Hohe Energiepreise
Scholz sieht „sozialen Sprengstoff“ in Inflation - Grüne: Reichste müssen etwas abgeben

03.07.2022 | Stand 03.07.2022, 19:52 Uhr

Bundeskanzler Olaf Scholz macht sich nach eigenen Angaben große Sorgen über die steigenden Energiepreise. „Weil die Bürgerinnen und Bürger müssen ja zurechtkommen mit ihrem Leben, und wenn plötzlich die Heizrechnung um ein paar hundert Euro steigt, dann ist das eine Summe, die viele nicht wirklich bewältigen können.
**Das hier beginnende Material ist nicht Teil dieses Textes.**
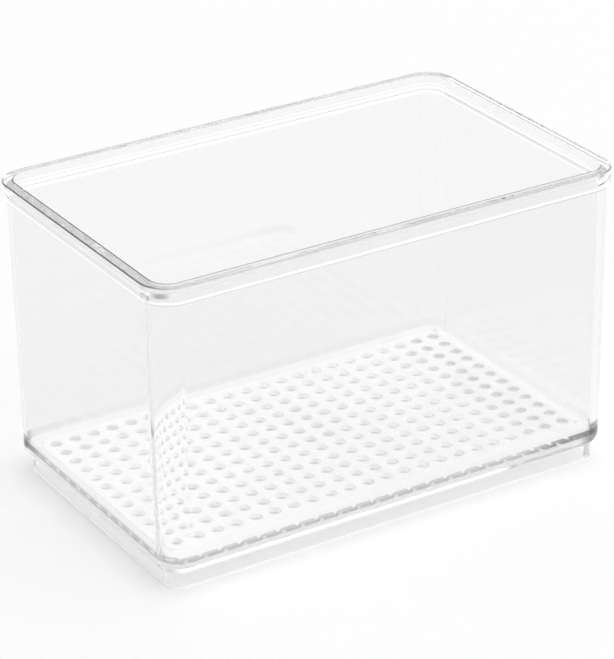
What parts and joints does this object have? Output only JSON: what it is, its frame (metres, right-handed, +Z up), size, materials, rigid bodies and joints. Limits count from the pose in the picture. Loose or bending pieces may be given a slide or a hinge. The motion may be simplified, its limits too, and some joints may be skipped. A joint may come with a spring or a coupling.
{
  "type": "fridge bin",
  "caption": "Clear open-topped stackable fridge bin with a thick collar, a stepped hollow foot and a loose perforated drain tray on its base.",
  "frame": {"origin": "centre of the rectangle that the foot skirt stands on, on the surface the bin stands on", "axes": "+X along the bin's length, +Y along its width, +Z up out of the open top"},
  "size_m": [0.1956, 0.123, 0.1196],
  "materials": {
    "clear_plastic": "crystal clear, polished, colourless",
    "tray_plastic": "translucent milky white, satin"
  },
  "bodies": {
    "bin": {"bin_body": "clear_plastic"},
    "tray": {"drain_tray": "tray_plastic"}
  },
  "joints": [
    {"name": "tray_lift", "type": "slide", "parent": "bin", "child": "tray", "axis": [0, 0, 1], "range_m": [0, 0.13]}
  ]
}
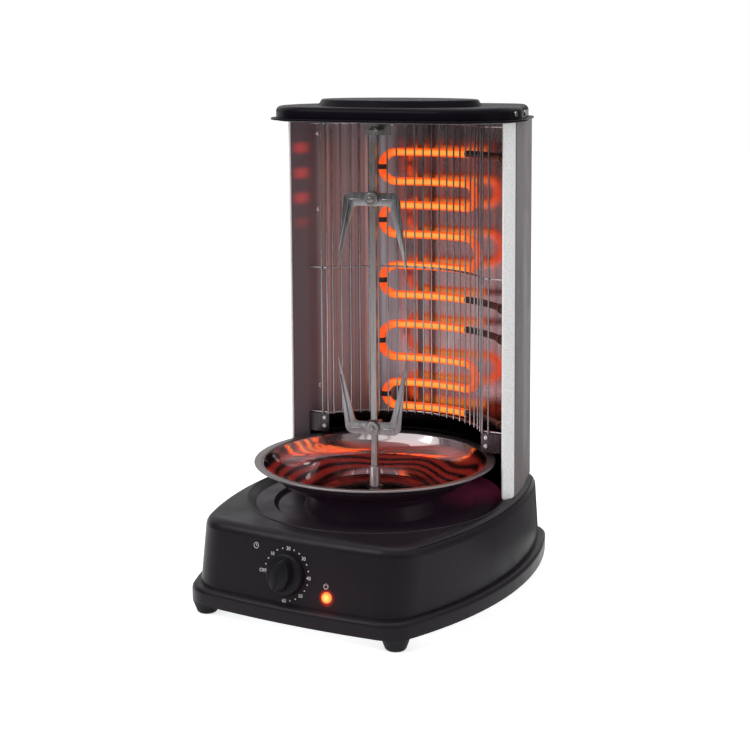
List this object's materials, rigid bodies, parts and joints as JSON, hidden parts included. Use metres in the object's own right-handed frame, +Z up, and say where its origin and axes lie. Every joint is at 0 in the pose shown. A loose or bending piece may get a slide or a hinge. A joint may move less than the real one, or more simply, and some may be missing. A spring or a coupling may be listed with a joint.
{
  "type": "electric skewer grill",
  "caption": "Upright electric grill: a turning skewer with sliding forks stands over a round drip tray, in front of a tubular heater behind a wire guard.",
  "frame": {"origin": "on the skewer axis at the surface the feet stand on, which is the middle of the underside of the bounding box", "axes": "+Z up along the skewer, +X to the right of someone facing the cooking side, +Y to the back; the cooking side and the timer face -Y"},
  "size_m": [0.279, 0.3306, 0.45],
  "materials": {
    "housing_black": "satin charcoal-black moulded plastic",
    "knob_black": "satin black",
    "foot_rubber": "matt black rubber",
    "sheet_zinc": "zinc-coated sheet",
    "screw_steel": "zinc-plated screws",
    "timer_white": "white acetal and ABS",
    "brass_part": "turned brass",
    "coil_copper": "enamelled copper winding",
    "rotor_dark": "ferrite rotor magnet",
    "lamp_amber": "amber translucent lens",
    "lamp_holder_black": "black holder",
    "steel_bright": "brushed stainless steel",
    "tray_steel": "polished stainless steel",
    "mirror_steel": "mirror-polished stainless sheet",
    "panel_grey": "warm grey painted sheet",
    "strip_light_grey": "light grey satin strip",
    "wire_chrome": "chrome-plated wire",
    "heater_glow": "steel heater tube, glowing red-orange in use",
    "heater_black": "heat-darkened steel",
    "ceramic_white": "glazed steatite ceramic"
  },
  "bodies": {
    "housing": {"base_plate": "sheet_zinc", "base_shell": "housing_black", "bearing_bracket": "panel_grey", "bearing_bush": "steel_bright", "bracket_screws": "screw_steel", "cap": "housing_black", "cap_screws": "screw_steel", "collar": "mirror_steel", "collar_screws": "screw_steel", "cord_inlet": "foot_rubber", "drive_bush": "brass_part", "edge_strip_left": "strip_light_grey", "edge_strip_right": "strip_light_grey", "foot_front_left": "foot_rubber", "foot_front_right": "foot_rubber", "foot_rear_left": "foot_rubber", "foot_rear_right": "foot_rubber", "foot_screws": "screw_steel", "guard_rings": "wire_chrome", "guard_wires": "wire_chrome", "heater_clips": "heater_black", "heater_cold_ends": "heater_black", "heater_insulators": "ceramic_white", "heater_lower": "heater_glow", "heater_strap": "sheet_zinc", "heater_upper": "heater_glow", "lamp_holder": "lamp_holder_black", "lamp_lens": "lamp_amber", "motor_case": "sheet_zinc", "motor_coil": "coil_copper", "motor_cover": "sheet_zinc", "motor_screws": "screw_steel", "plate_screws": "screw_steel", "rear_cover": "panel_grey", "rear_screws": "screw_steel", "reflector": "mirror_steel", "side_panel_left": "panel_grey", "side_panel_right": "panel_grey", "terminal_block": "ceramic_white", "timer_case": "timer_white", "timer_nut": "brass_part", "top_plate": "panel_grey", "wing_screws": "screw_steel"},
    "drive": {"output_gear": "brass_part", "drive_coupler": "steel_bright"},
    "idler": {"idler_gear": "timer_white"},
    "rotor": {"motor_rotor": "rotor_dark"},
    "spit": {"spit_shaft": "steel_bright"},
    "upper_fork": {"upper_fork": "steel_bright"},
    "lower_fork": {"lower_fork": "steel_bright"},
    "upper_thumb_screw": {"upper_thumb_screw": "steel_bright"},
    "lower_thumb_screw": {"lower_thumb_screw": "steel_bright"},
    "timer": {"timer_knob": "knob_black", "timer_shaft": "brass_part"},
    "tray": {"drip_tray": "tray_steel"}
  },
  "joints": [
    {"name": "drive_spin", "type": "hinge", "parent": "housing", "child": "drive", "pos_m": [0, 0, 0.08], "axis": [0, 0, 1], "continuous": true},
    {"name": "idler_spin", "type": "hinge", "parent": "housing", "child": "idler", "pos_m": [0.02, 0, 0.065], "axis": [0, 0, 1], "continuous": true},
    {"name": "rotor_spin", "type": "hinge", "parent": "housing", "child": "rotor", "pos_m": [0.00722, -0.00963, 0.06], "axis": [0, 0, 1], "continuous": true},
    {"name": "spit_lift", "type": "slide", "parent": "drive", "child": "spit", "axis": [0, 0, 1], "range_m": [0, 0.0088]},
    {"name": "upper_fork_slide", "type": "slide", "parent": "spit", "child": "upper_fork", "axis": [0, 0, 1], "range_m": [-0.038, 0.04]},
    {"name": "lower_fork_slide", "type": "slide", "parent": "spit", "child": "lower_fork", "axis": [0, 0, 1], "range_m": [-0.028, 0.032]},
    {"name": "upper_thumb_turn", "type": "hinge", "parent": "upper_fork", "child": "upper_thumb_screw", "pos_m": [0, 0, 0.361], "axis": [0.2079, -0.9781, 0], "range_deg": [0, 360]},
    {"name": "lower_thumb_turn", "type": "hinge", "parent": "lower_fork", "child": "lower_thumb_screw", "pos_m": [0, 0, 0.1488], "axis": [0.2079, -0.9781, 0], "range_deg": [0, 360]},
    {"name": "timer_turn", "type": "hinge", "parent": "housing", "child": "timer", "pos_m": [-0.0057, -0.1473, 0.051], "axis": [0, -0.9827, 0.1854], "range_deg": [-168, 102]},
    {"name": "tray_spin", "type": "hinge", "parent": "housing", "child": "tray", "pos_m": [0, 0, 0.0883], "axis": [0, 0, 1], "continuous": true}
  ],
  "couplings": [
    {"joint": "drive_spin", "follows": "rotor_spin", "ratio": 0.083333},
    {"joint": "idler_spin", "follows": "rotor_spin", "ratio": -0.33333}
  ]
}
Das ist sozialer Sprengstoff.“ −Foto: Christoph Soeder/dpa

Bundeskanzler Olaf Scholz (SPD) hat die steigenden Preise als „sozialen Sprengstoff“ bezeichnet und längerfristig weitere Entlastungen in Aussicht gestellt. Die Grünen im Bundestag fordern, dass auch den Reichsten in der Gesellschaft ein Beitrag abgefordert wird.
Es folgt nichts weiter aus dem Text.